• **Task**
Reproduce, word for word, every line from the first one down to the line containing "imported = [obj", and nothing else.

------ Provided material

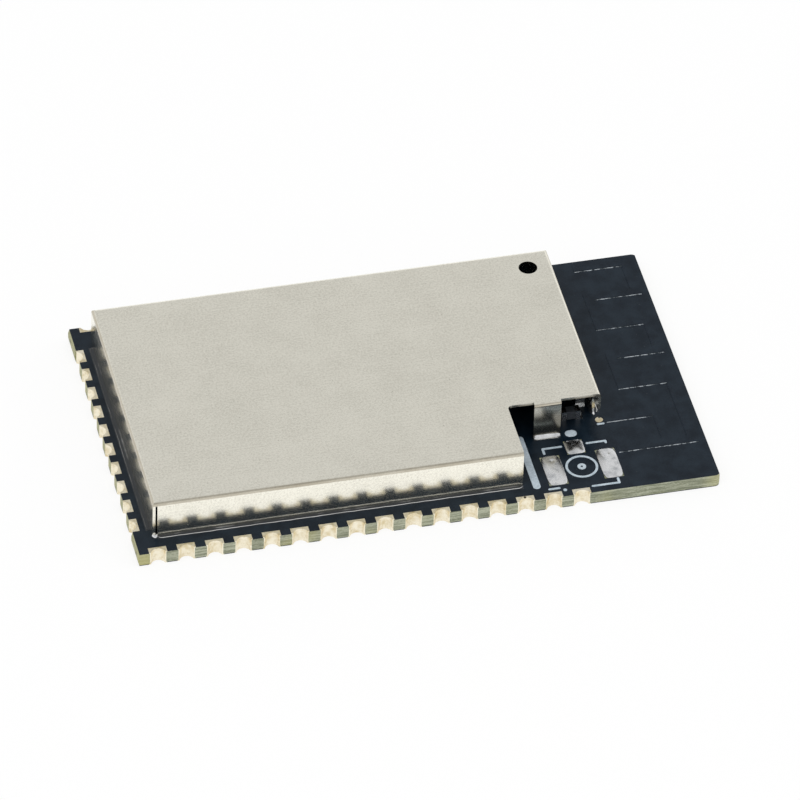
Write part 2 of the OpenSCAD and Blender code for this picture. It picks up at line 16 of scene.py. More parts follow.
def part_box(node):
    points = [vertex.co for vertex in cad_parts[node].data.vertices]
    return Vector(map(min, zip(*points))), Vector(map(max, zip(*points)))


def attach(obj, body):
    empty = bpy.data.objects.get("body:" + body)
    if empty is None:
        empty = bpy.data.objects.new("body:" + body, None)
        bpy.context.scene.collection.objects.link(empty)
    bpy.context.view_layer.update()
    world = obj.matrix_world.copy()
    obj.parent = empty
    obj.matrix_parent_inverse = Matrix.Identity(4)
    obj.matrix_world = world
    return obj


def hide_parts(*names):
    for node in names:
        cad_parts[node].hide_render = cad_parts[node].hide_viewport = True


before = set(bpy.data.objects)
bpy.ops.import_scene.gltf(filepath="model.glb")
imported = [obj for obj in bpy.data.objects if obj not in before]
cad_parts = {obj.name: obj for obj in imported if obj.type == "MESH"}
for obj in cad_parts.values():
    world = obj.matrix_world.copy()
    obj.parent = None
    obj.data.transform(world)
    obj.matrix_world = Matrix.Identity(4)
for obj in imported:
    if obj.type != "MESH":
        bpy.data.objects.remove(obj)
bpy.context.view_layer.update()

BODY = "root"
MM = 0.001
LOG = logging.getLogger("wifi_module")

Colour = tuple[float, float, float]
Point = tuple[float, float, float]


def in_millimetres(box: tuple[Vector, Vector]) -> tuple[Point, Point]:
    """Gives a box in millimetres, to a tenth of a micron.

    Args:
        box: Its lowest and highest corners in metres.

    Returns:
        The same corners in millimetres.
    """
    low, high = (tuple(round(value / MM, 4) for value in corner) for corner in box)
    return low, high


class Slot(Enum):
    """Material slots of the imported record."""

    GLASS_FIBRE = "glass_fibre"
    SOLDER_MASK = "solder_mask"
    GOLD = "gold_plating"
    CAN_SHEET = "can_sheet"
    TINNED = "tinned_copper"
    SOLDER = "solder"
    INK = "ink"
    COPPER = "copper"
    CHIP_MOULD = "chip_mould"
    CRYSTAL_CERAMIC = "crystal_ceramic"
    CRYSTAL_LID = "crystal_lid"
    CAPACITOR = "capacitor_ceramic"
    RESISTOR = "resistor_glaze"
    INDUCTOR = "inductor_ceramic"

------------

• **Response for this exercise**
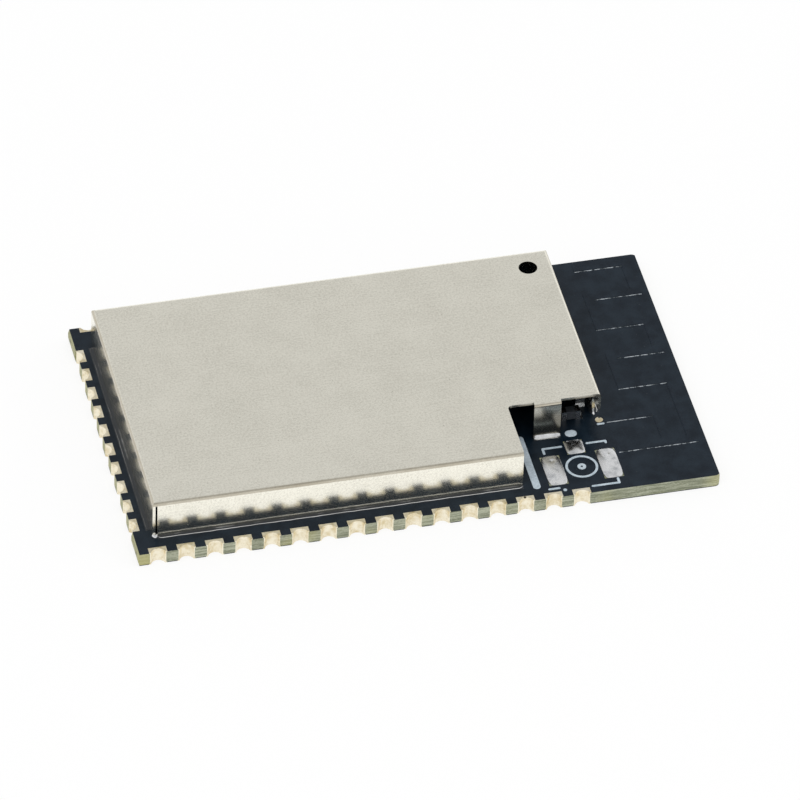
Write part 2 of the OpenSCAD and Blender code for this picture. It picks up at line 16 of scene.py. More parts follow.
def part_box(node):
    points = [vertex.co for vertex in cad_parts[node].data.vertices]
    return Vector(map(min, zip(*points))), Vector(map(max, zip(*points)))


def attach(obj, body):
    empty = bpy.data.objects.get("body:" + body)
    if empty is None:
        empty = bpy.data.objects.new("body:" + body, None)
        bpy.context.scene.collection.objects.link(empty)
    bpy.context.view_layer.update()
    world = obj.matrix_world.copy()
    obj.parent = empty
    obj.matrix_parent_inverse = Matrix.Identity(4)
    obj.matrix_world = world
    return obj


def hide_parts(*names):
    for node in names:
        cad_parts[node].hide_render = cad_parts[node].hide_viewport = True


before = set(bpy.data.objects)
bpy.ops.import_scene.gltf(filepath="model.glb")
imported = [obj for obj in bpy.data.objects if obj not in before]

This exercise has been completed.